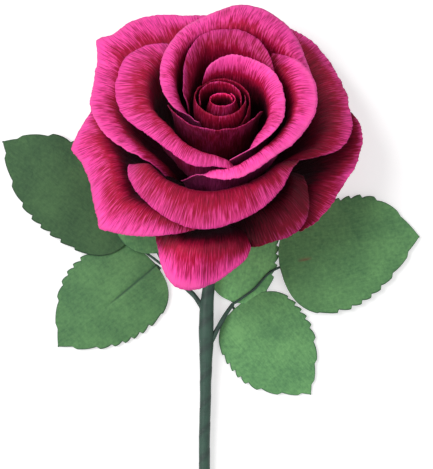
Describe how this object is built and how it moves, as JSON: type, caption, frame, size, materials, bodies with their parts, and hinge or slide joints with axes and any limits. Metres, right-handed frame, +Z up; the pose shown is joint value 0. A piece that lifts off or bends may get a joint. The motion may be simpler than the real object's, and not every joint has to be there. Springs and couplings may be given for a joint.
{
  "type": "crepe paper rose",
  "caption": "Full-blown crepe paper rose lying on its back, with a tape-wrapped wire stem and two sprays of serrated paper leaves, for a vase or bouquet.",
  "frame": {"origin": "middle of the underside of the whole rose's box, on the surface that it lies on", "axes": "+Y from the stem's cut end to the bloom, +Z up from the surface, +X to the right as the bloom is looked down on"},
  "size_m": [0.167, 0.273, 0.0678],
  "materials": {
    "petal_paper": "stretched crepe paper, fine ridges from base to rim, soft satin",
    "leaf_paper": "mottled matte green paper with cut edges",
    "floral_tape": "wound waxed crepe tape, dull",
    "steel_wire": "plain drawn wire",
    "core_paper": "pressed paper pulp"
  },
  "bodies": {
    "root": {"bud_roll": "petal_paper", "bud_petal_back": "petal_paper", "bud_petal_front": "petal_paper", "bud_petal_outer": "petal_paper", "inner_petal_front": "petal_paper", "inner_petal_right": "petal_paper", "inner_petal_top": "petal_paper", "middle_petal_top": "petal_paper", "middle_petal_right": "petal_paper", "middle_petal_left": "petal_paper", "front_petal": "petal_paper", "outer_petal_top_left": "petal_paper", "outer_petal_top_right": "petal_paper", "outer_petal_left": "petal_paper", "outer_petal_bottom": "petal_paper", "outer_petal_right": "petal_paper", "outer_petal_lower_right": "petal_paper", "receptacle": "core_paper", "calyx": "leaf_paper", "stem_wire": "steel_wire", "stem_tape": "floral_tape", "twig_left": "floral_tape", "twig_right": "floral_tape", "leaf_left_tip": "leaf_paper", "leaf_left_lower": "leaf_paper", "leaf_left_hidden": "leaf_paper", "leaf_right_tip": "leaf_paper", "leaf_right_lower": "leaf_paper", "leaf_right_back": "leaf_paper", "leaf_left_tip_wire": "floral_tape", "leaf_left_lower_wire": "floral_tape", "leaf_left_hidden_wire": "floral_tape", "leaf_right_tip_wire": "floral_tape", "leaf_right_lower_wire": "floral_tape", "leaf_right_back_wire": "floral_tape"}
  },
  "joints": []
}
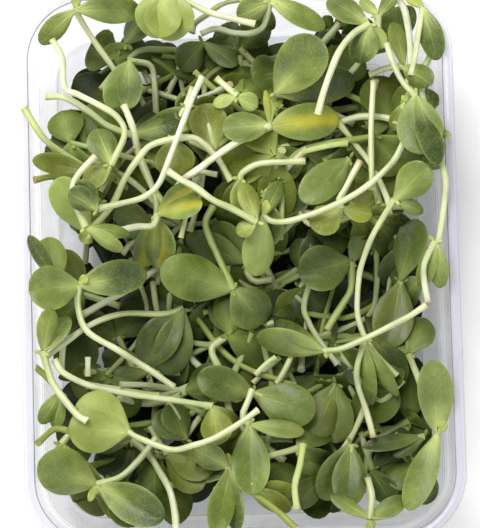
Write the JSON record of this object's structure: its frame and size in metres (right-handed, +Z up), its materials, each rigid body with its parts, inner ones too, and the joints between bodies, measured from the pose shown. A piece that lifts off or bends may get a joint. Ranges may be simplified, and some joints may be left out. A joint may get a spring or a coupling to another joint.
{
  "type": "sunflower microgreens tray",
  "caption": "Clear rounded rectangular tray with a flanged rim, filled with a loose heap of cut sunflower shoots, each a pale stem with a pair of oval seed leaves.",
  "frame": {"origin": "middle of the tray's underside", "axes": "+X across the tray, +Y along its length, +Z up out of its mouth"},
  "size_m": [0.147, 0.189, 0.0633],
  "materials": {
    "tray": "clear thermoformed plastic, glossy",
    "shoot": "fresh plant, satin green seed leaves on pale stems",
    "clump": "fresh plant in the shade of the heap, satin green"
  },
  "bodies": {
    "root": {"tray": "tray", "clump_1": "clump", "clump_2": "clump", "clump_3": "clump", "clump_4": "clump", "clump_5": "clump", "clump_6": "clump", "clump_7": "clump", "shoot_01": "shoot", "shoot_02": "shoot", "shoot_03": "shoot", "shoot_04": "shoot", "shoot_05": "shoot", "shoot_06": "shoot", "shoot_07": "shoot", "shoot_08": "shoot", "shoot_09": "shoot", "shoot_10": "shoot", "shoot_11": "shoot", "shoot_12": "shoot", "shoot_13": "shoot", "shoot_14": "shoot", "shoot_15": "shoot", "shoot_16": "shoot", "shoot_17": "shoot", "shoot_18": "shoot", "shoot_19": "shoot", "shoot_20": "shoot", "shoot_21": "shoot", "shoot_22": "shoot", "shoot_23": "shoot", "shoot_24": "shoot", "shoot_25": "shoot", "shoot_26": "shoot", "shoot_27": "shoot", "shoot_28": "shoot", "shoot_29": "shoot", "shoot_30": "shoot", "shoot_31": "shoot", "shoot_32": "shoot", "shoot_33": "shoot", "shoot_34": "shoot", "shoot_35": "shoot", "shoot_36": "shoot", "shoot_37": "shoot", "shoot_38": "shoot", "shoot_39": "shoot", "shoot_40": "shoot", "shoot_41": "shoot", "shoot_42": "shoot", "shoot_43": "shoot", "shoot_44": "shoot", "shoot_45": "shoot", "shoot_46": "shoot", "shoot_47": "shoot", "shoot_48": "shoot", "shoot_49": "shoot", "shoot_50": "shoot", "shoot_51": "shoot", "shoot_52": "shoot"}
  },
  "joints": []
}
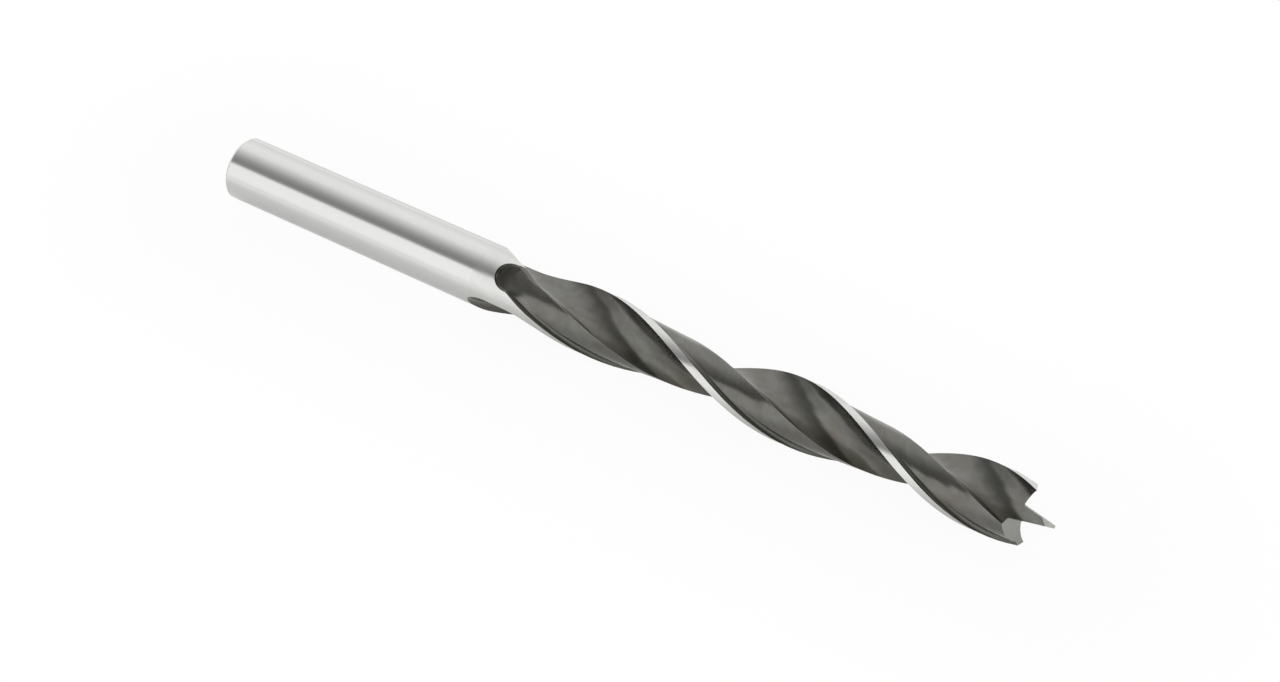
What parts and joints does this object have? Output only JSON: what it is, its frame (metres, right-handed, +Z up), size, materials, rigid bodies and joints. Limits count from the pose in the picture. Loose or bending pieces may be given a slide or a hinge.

========================================

§ JOB: Output all of the data again, exactly.

§ WORKED SOLUTION:
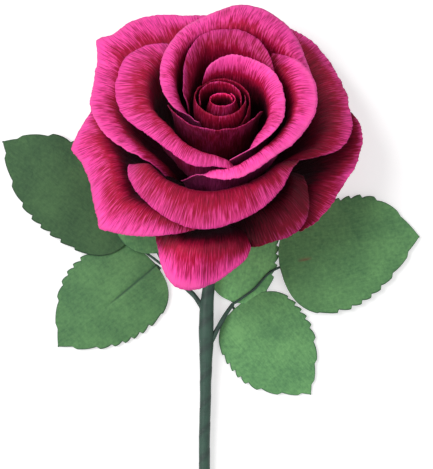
Describe how this object is built and how it moves, as JSON: type, caption, frame, size, materials, bodies with their parts, and hinge or slide joints with axes and any limits. Metres, right-handed frame, +Z up; the pose shown is joint value 0. A piece that lifts off or bends may get a joint. The motion may be simpler than the real object's, and not every joint has to be there. Springs and couplings may be given for a joint.
{
  "type": "crepe paper rose",
  "caption": "Full-blown crepe paper rose lying on its back, with a tape-wrapped wire stem and two sprays of serrated paper leaves, for a vase or bouquet.",
  "frame": {"origin": "middle of the underside of the whole rose's box, on the surface that it lies on", "axes": "+Y from the stem's cut end to the bloom, +Z up from the surface, +X to the right as the bloom is looked down on"},
  "size_m": [0.167, 0.273, 0.0678],
  "materials": {
    "petal_paper": "stretched crepe paper, fine ridges from base to rim, soft satin",
    "leaf_paper": "mottled matte green paper with cut edges",
    "floral_tape": "wound waxed crepe tape, dull",
    "steel_wire": "plain drawn wire",
    "core_paper": "pressed paper pulp"
  },
  "bodies": {
    "root": {"bud_roll": "petal_paper", "bud_petal_back": "petal_paper", "bud_petal_front": "petal_paper", "bud_petal_outer": "petal_paper", "inner_petal_front": "petal_paper", "inner_petal_right": "petal_paper", "inner_petal_top": "petal_paper", "middle_petal_top": "petal_paper", "middle_petal_right": "petal_paper", "middle_petal_left": "petal_paper", "front_petal": "petal_paper", "outer_petal_top_left": "petal_paper", "outer_petal_top_right": "petal_paper", "outer_petal_left": "petal_paper", "outer_petal_bottom": "petal_paper", "outer_petal_right": "petal_paper", "outer_petal_lower_right": "petal_paper", "receptacle": "core_paper", "calyx": "leaf_paper", "stem_wire": "steel_wire", "stem_tape": "floral_tape", "twig_left": "floral_tape", "twig_right": "floral_tape", "leaf_left_tip": "leaf_paper", "leaf_left_lower": "leaf_paper", "leaf_left_hidden": "leaf_paper", "leaf_right_tip": "leaf_paper", "leaf_right_lower": "leaf_paper", "leaf_right_back": "leaf_paper", "leaf_left_tip_wire": "floral_tape", "leaf_left_lower_wire": "floral_tape", "leaf_left_hidden_wire": "floral_tape", "leaf_right_tip_wire": "floral_tape", "leaf_right_lower_wire": "floral_tape", "leaf_right_back_wire": "floral_tape"}
  },
  "joints": []
}
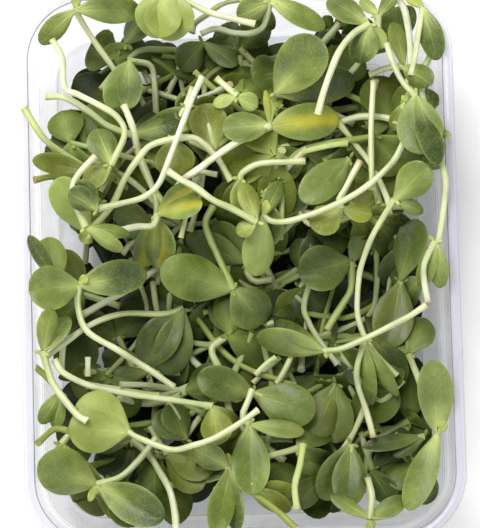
Write the JSON record of this object's structure: its frame and size in metres (right-handed, +Z up), its materials, each rigid body with its parts, inner ones too, and the joints between bodies, measured from the pose shown. A piece that lifts off or bends may get a joint. Ranges may be simplified, and some joints may be left out. A joint may get a spring or a coupling to another joint.
{
  "type": "sunflower microgreens tray",
  "caption": "Clear rounded rectangular tray with a flanged rim, filled with a loose heap of cut sunflower shoots, each a pale stem with a pair of oval seed leaves.",
  "frame": {"origin": "middle of the tray's underside", "axes": "+X across the tray, +Y along its length, +Z up out of its mouth"},
  "size_m": [0.147, 0.189, 0.0633],
  "materials": {
    "tray": "clear thermoformed plastic, glossy",
    "shoot": "fresh plant, satin green seed leaves on pale stems",
    "clump": "fresh plant in the shade of the heap, satin green"
  },
  "bodies": {
    "root": {"tray": "tray", "clump_1": "clump", "clump_2": "clump", "clump_3": "clump", "clump_4": "clump", "clump_5": "clump", "clump_6": "clump", "clump_7": "clump", "shoot_01": "shoot", "shoot_02": "shoot", "shoot_03": "shoot", "shoot_04": "shoot", "shoot_05": "shoot", "shoot_06": "shoot", "shoot_07": "shoot", "shoot_08": "shoot", "shoot_09": "shoot", "shoot_10": "shoot", "shoot_11": "shoot", "shoot_12": "shoot", "shoot_13": "shoot", "shoot_14": "shoot", "shoot_15": "shoot", "shoot_16": "shoot", "shoot_17": "shoot", "shoot_18": "shoot", "shoot_19": "shoot", "shoot_20": "shoot", "shoot_21": "shoot", "shoot_22": "shoot", "shoot_23": "shoot", "shoot_24": "shoot", "shoot_25": "shoot", "shoot_26": "shoot", "shoot_27": "shoot", "shoot_28": "shoot", "shoot_29": "shoot", "shoot_30": "shoot", "shoot_31": "shoot", "shoot_32": "shoot", "shoot_33": "shoot", "shoot_34": "shoot", "shoot_35": "shoot", "shoot_36": "shoot", "shoot_37": "shoot", "shoot_38": "shoot", "shoot_39": "shoot", "shoot_40": "shoot", "shoot_41": "shoot", "shoot_42": "shoot", "shoot_43": "shoot", "shoot_44": "shoot", "shoot_45": "shoot", "shoot_46": "shoot", "shoot_47": "shoot", "shoot_48": "shoot", "shoot_49": "shoot", "shoot_50": "shoot", "shoot_51": "shoot", "shoot_52": "shoot"}
  },
  "joints": []
}
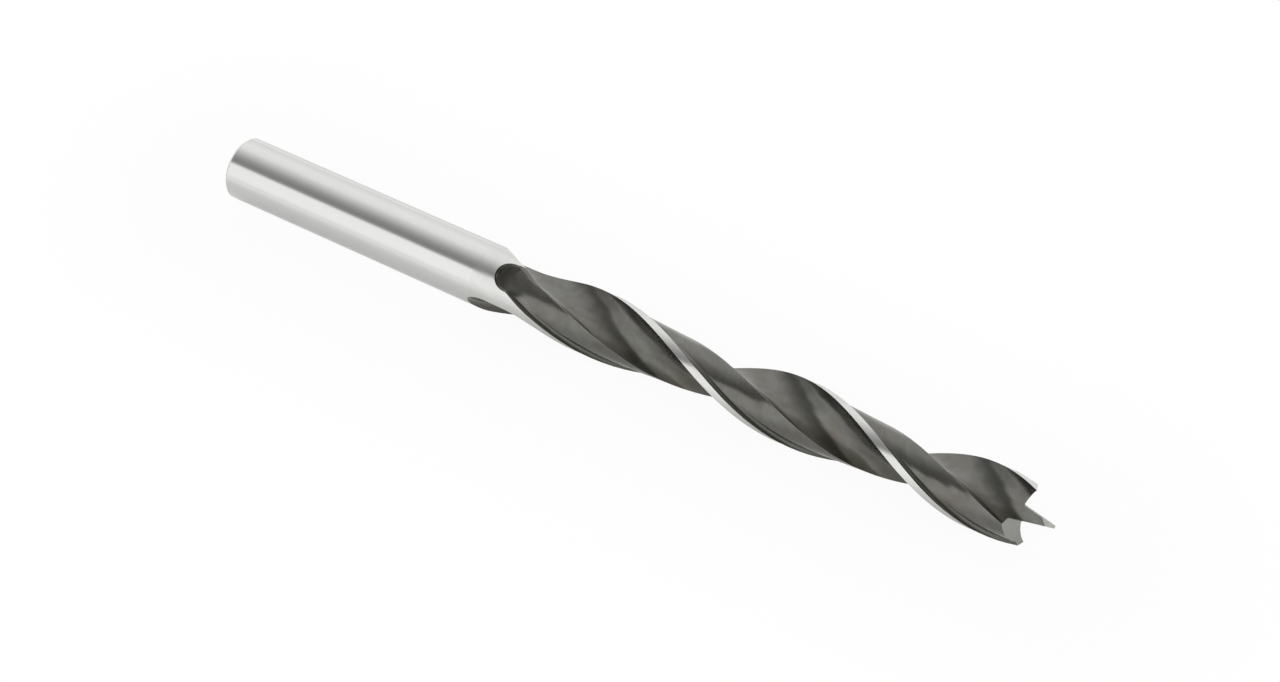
What parts and joints does this object have? Output only JSON: what it is, its frame (metres, right-handed, +Z up), size, materials, rigid bodies and joints. Limits count from the pose in the picture. Loose or bending pieces may be given a slide or a hinge.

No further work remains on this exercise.